• **DESCRIPTION OF THE TASK**:
Reproduce all of the data word for word.
# # # # #
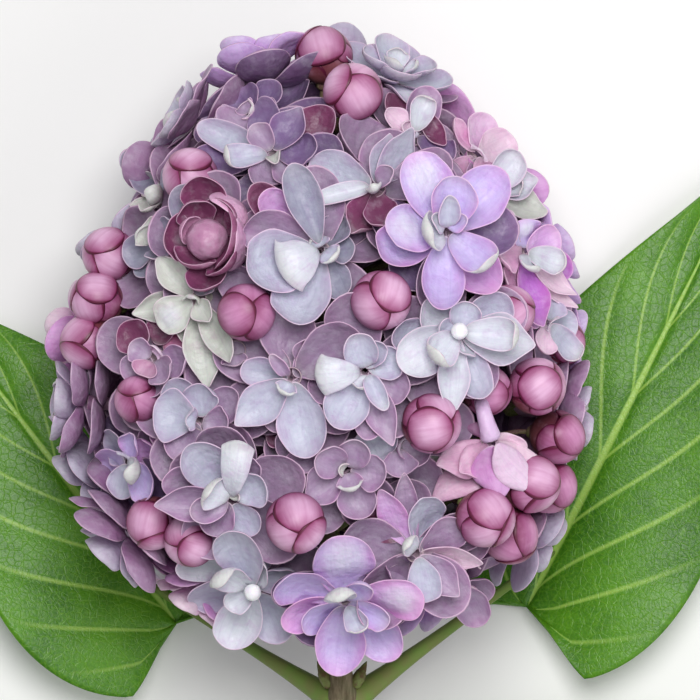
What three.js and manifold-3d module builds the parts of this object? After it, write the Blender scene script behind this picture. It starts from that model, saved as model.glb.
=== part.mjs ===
// A cut stem of double-flowered lilac, lying on a flat surface. A woody twig runs on as the green
// rachis of an egg-shaped panicle. Side sprays, each with its pedicels, tubes, double blooms and
// buds, are seated on the rachis, and pairs of heart-shaped leaves on the twig below it.
// Millimetres, +Z up, the panicle points along +Y.
import * as THREE from 'three';
import { mergeVertices } from 'three/addons/utils/BufferGeometryUtils.js';
import Module from 'manifold-3d';

// ---- Driving dimensions, mm ------------------------------------------------------------------

const GAP = 0.3; // clearance at each seat, and between the petals of neighbouring blooms

// The panicle is an egg on its side, measured to the faces of its blooms. Skew moves its widest
// place from the middle towards the base. Its underside is pressed flat where it lies on its blooms.
const HEAD = {
  x: -2.5, y: 2, halfWidth: 44.5, halfHeight: 34.5, underHeight: 36.5, halfLength: 51, skew: 9,
  restHeight: 3.3,
};
const AXIS_HEIGHT = 38; // rachis above the surface that the stem lies on

const STEM = {
  cutEnd: -168, tip: 46, // along y
  bendAt: -36, bendLength: 20, slope: 0.268, // where it starts to run down to the surface
  bow: 5, // sideways bend of the twig
  tipRadius: 0.9, headRadius: 2.0, cutRadius: 3.1, cutSlant: 0.9,
  nodeSwelling: 0.7, nodeLength: 4, step: 8, sides: 8,
};
const NODE_Y = [-66, -112]; // where the two pairs of leaves grow

const PEDICEL_RADIUS = 0.8;
const BLOOM = {
  neckRadius: 1.5, tubeRadius: 1.05, neckDepth: 2.8, tubeLength: 7, // below the face
  edgeHeight: 2.2, notchHeight: -0.6, notchReach: 0.6, shoulderReach: 0.96, endReach: 1.02,
  cupRadius: 4.0, cupHeight: 0.2, throatHeight: 0.6,
  innerReach: 0.58, innerHeight: 4.4, innerNotchReach: 0.4, innerNotchHeight: 2.8,
};
const BUD = { neckRadius: 1.1, neckDepth: 5.4, tipHeight: 5.6, width: 0.91, lower: -0.45, upper: 0.35 };
const BLOOM_SPACING = 7.9; // radius that a bloom keeps to itself, and the same for a bud
const BUD_SPACING = 4.8;
const NEIGHBOUR_REACH = 32; // faces further apart than this never touch
const LEAST_ROOM = 0.4;

// Side branches in pairs from the base of the egg to its tip, by their angle from the tip in degrees.
// Each rises from the rachis to a hub part of the way out, and bears pedicels on its outer stretch.
const SPRAY = { pairs: 8, baseAngle: 143, stepAngle: 16, hubDepth: 0.5, rise: 9, radius: 1.5, bare: 0.55 };

// Where pedicels crowd the middle of a spray they are one small core that the blooms stand out of:
// its size as a share of the egg, and how far it keeps from the middle between two hubs
const CORE = { share: 0.6, clear: 1.6, sides: 12, step: 0.4, ends: 0.3 };

const BLADE_THICKNESS = 0.8;
const PETIOLE = { baseRadius: 1.4, endRadius: 0.7, sides: 5 };

// Blooms on the upper side, each where it grows: x and y of its face, how far it stands out of the
// egg, how its face leans from straight out in x and y, its radius, and how far it is turned in degrees
const UPPER_BLOOMS = [
  [-11.8, 35.2, 0, -0.2, 0.3, 12, 20], [6.3, 28.8, 1, -0.7, 0.35, 12, 40],
  [17.7, 19.8, 4, 0.05, 0, 12, 0], [20, 2.9, 3, 0, 0, 12, 30],
  [-2.9, 17.3, 2, 0.2, -0.05, 12.5, 10], [-22.3, 18.9, 2, -0.1, 0, 10.5, 45],
  [-36.8, 29.5, -3, -0.2, 0.1, 11, 15], [-33.9, 20, -2, -0.2, -0.2, 11, 60],
  [-25.5, 9.3, 0, -0.4, -0.3, 11, 30], [-33.6, -1.4, -1, -0.2, 0, 11.5, 50],
  [-18.9, 0, -2, -0.1, -0.4, 11, 70], [4.6, -3.9, 2, -0.1, -0.2, 12, 65],
  [-8.2, -5, 1, -0.2, -0.4, 12, 25], [-17.9, -25.7, 3, 0.1, -0.1, 12, 55],
  [-24.6, -12.5, 0, -0.1, 0.2, 11, 35], [1.8, -22, -3, 0, 0, 11.5, 20],
  [-15, -42.3, 1, 0, -0.1, 11.5, 45], [1.1, -42.9, 3, 0, 0, 12, 5],
  [13.9, -35.7, 1, 0.15, 0.6, 12, 75], [26.3, -16, 2, 0.1, -0.9, 11.5, 40],
  [33, 17.5, 1, 0.5, 0, 11.5, 15], [38.2, 5, 0, 0.6, -0.3, 11, 60],
  [13.8, 38.9, 0, 0.3, 0.4, 11, 30], [25.4, 35.7, 0, 0.4, 0.4, 11, 70],
  [33.8, 30.7, -3, 0.5, 0.3, 10.5, 45], [-39.8, -20.5, -2, -0.4, 0.1, 11, 10],
  [-32.5, -13.9, -4, -0.1, 0, 10, 55], [-6.8, -17, -4, 0, 0, 10, 15],
  [11.6, -17.6, -4, 0, 0.1, 10, 45], [23.6, -42.9, 0, 0.1, -0.4, 10.5, 25],
  [-16.6, 44.2, -2, -0.1, 0.4, 10.5, 35],
];

// Buds on the upper side: x, y, how far each stands out of the egg, and its radius
const UPPER_BUDS = [
  [-15.7, 6.3, 2, 5.2], [7.1, 8.2, 3, 5.4], [-7.3, -29.3, 3, 5.4], [15.7, -12.8, 2, 5.4],
  [34.8, -6.6, 1, 5.3], [28.2, -7.2, -3, 4.6], [2.7, 45.7, 1, 5.4], [-43, 17.3, 0, 5],
  [-43.8, 9, 0, 5], [-45.4, 1.6, 0, 5], [-36.5, -9, -1, 4.2], [-32.7, -30.4, 1, 4.8],
  [-26, -33.5, 1, 4.8], [39.6, -15.7, 0, 5], [39.6, -24.5, 0, 5.2], [30.2, -32.7, 1, 5.2],
];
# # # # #
• **WRITTEN ANSWER**:
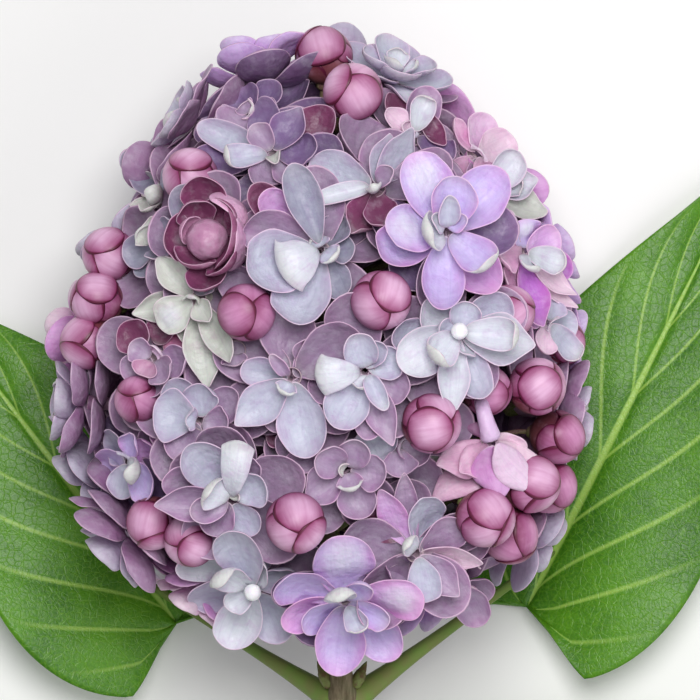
What three.js and manifold-3d module builds the parts of this object? After it, write the Blender scene script behind this picture. It starts from that model, saved as model.glb.
=== part.mjs ===
// A cut stem of double-flowered lilac, lying on a flat surface. A woody twig runs on as the green
// rachis of an egg-shaped panicle. Side sprays, each with its pedicels, tubes, double blooms and
// buds, are seated on the rachis, and pairs of heart-shaped leaves on the twig below it.
// Millimetres, +Z up, the panicle points along +Y.
import * as THREE from 'three';
import { mergeVertices } from 'three/addons/utils/BufferGeometryUtils.js';
import Module from 'manifold-3d';

// ---- Driving dimensions, mm ------------------------------------------------------------------

const GAP = 0.3; // clearance at each seat, and between the petals of neighbouring blooms

// The panicle is an egg on its side, measured to the faces of its blooms. Skew moves its widest
// place from the middle towards the base. Its underside is pressed flat where it lies on its blooms.
const HEAD = {
  x: -2.5, y: 2, halfWidth: 44.5, halfHeight: 34.5, underHeight: 36.5, halfLength: 51, skew: 9,
  restHeight: 3.3,
};
const AXIS_HEIGHT = 38; // rachis above the surface that the stem lies on

const STEM = {
  cutEnd: -168, tip: 46, // along y
  bendAt: -36, bendLength: 20, slope: 0.268, // where it starts to run down to the surface
  bow: 5, // sideways bend of the twig
  tipRadius: 0.9, headRadius: 2.0, cutRadius: 3.1, cutSlant: 0.9,
  nodeSwelling: 0.7, nodeLength: 4, step: 8, sides: 8,
};
const NODE_Y = [-66, -112]; // where the two pairs of leaves grow

const PEDICEL_RADIUS = 0.8;
const BLOOM = {
  neckRadius: 1.5, tubeRadius: 1.05, neckDepth: 2.8, tubeLength: 7, // below the face
  edgeHeight: 2.2, notchHeight: -0.6, notchReach: 0.6, shoulderReach: 0.96, endReach: 1.02,
  cupRadius: 4.0, cupHeight: 0.2, throatHeight: 0.6,
  innerReach: 0.58, innerHeight: 4.4, innerNotchReach: 0.4, innerNotchHeight: 2.8,
};
const BUD = { neckRadius: 1.1, neckDepth: 5.4, tipHeight: 5.6, width: 0.91, lower: -0.45, upper: 0.35 };
const BLOOM_SPACING = 7.9; // radius that a bloom keeps to itself, and the same for a bud
const BUD_SPACING = 4.8;
const NEIGHBOUR_REACH = 32; // faces further apart than this never touch
const LEAST_ROOM = 0.4;

// Side branches in pairs from the base of the egg to its tip, by their angle from the tip in degrees.
// Each rises from the rachis to a hub part of the way out, and bears pedicels on its outer stretch.
const SPRAY = { pairs: 8, baseAngle: 143, stepAngle: 16, hubDepth: 0.5, rise: 9, radius: 1.5, bare: 0.55 };

// Where pedicels crowd the middle of a spray they are one small core that the blooms stand out of:
// its size as a share of the egg, and how far it keeps from the middle between two hubs
const CORE = { share: 0.6, clear: 1.6, sides: 12, step: 0.4, ends: 0.3 };

const BLADE_THICKNESS = 0.8;
const PETIOLE = { baseRadius: 1.4, endRadius: 0.7, sides: 5 };

// Blooms on the upper side, each where it grows: x and y of its face, how far it stands out of the
// egg, how its face leans from straight out in x and y, its radius, and how far it is turned in degrees
const UPPER_BLOOMS = [
  [-11.8, 35.2, 0, -0.2, 0.3, 12, 20], [6.3, 28.8, 1, -0.7, 0.35, 12, 40],
  [17.7, 19.8, 4, 0.05, 0, 12, 0], [20, 2.9, 3, 0, 0, 12, 30],
  [-2.9, 17.3, 2, 0.2, -0.05, 12.5, 10], [-22.3, 18.9, 2, -0.1, 0, 10.5, 45],
  [-36.8, 29.5, -3, -0.2, 0.1, 11, 15], [-33.9, 20, -2, -0.2, -0.2, 11, 60],
  [-25.5, 9.3, 0, -0.4, -0.3, 11, 30], [-33.6, -1.4, -1, -0.2, 0, 11.5, 50],
  [-18.9, 0, -2, -0.1, -0.4, 11, 70], [4.6, -3.9, 2, -0.1, -0.2, 12, 65],
  [-8.2, -5, 1, -0.2, -0.4, 12, 25], [-17.9, -25.7, 3, 0.1, -0.1, 12, 55],
  [-24.6, -12.5, 0, -0.1, 0.2, 11, 35], [1.8, -22, -3, 0, 0, 11.5, 20],
  [-15, -42.3, 1, 0, -0.1, 11.5, 45], [1.1, -42.9, 3, 0, 0, 12, 5],
  [13.9, -35.7, 1, 0.15, 0.6, 12, 75], [26.3, -16, 2, 0.1, -0.9, 11.5, 40],
  [33, 17.5, 1, 0.5, 0, 11.5, 15], [38.2, 5, 0, 0.6, -0.3, 11, 60],
  [13.8, 38.9, 0, 0.3, 0.4, 11, 30], [25.4, 35.7, 0, 0.4, 0.4, 11, 70],
  [33.8, 30.7, -3, 0.5, 0.3, 10.5, 45], [-39.8, -20.5, -2, -0.4, 0.1, 11, 10],
  [-32.5, -13.9, -4, -0.1, 0, 10, 55], [-6.8, -17, -4, 0, 0, 10, 15],
  [11.6, -17.6, -4, 0, 0.1, 10, 45], [23.6, -42.9, 0, 0.1, -0.4, 10.5, 25],
  [-16.6, 44.2, -2, -0.1, 0.4, 10.5, 35],
];

// Buds on the upper side: x, y, how far each stands out of the egg, and its radius
const UPPER_BUDS = [
  [-15.7, 6.3, 2, 5.2], [7.1, 8.2, 3, 5.4], [-7.3, -29.3, 3, 5.4], [15.7, -12.8, 2, 5.4],
  [34.8, -6.6, 1, 5.3], [28.2, -7.2, -3, 4.6], [2.7, 45.7, 1, 5.4], [-43, 17.3, 0, 5],
  [-43.8, 9, 0, 5], [-45.4, 1.6, 0, 5], [-36.5, -9, -1, 4.2], [-32.7, -30.4, 1, 4.8],
  [-26, -33.5, 1, 4.8], [39.6, -15.7, 0, 5], [39.6, -24.5, 0, 5.2], [30.2, -32.7, 1, 5.2],
];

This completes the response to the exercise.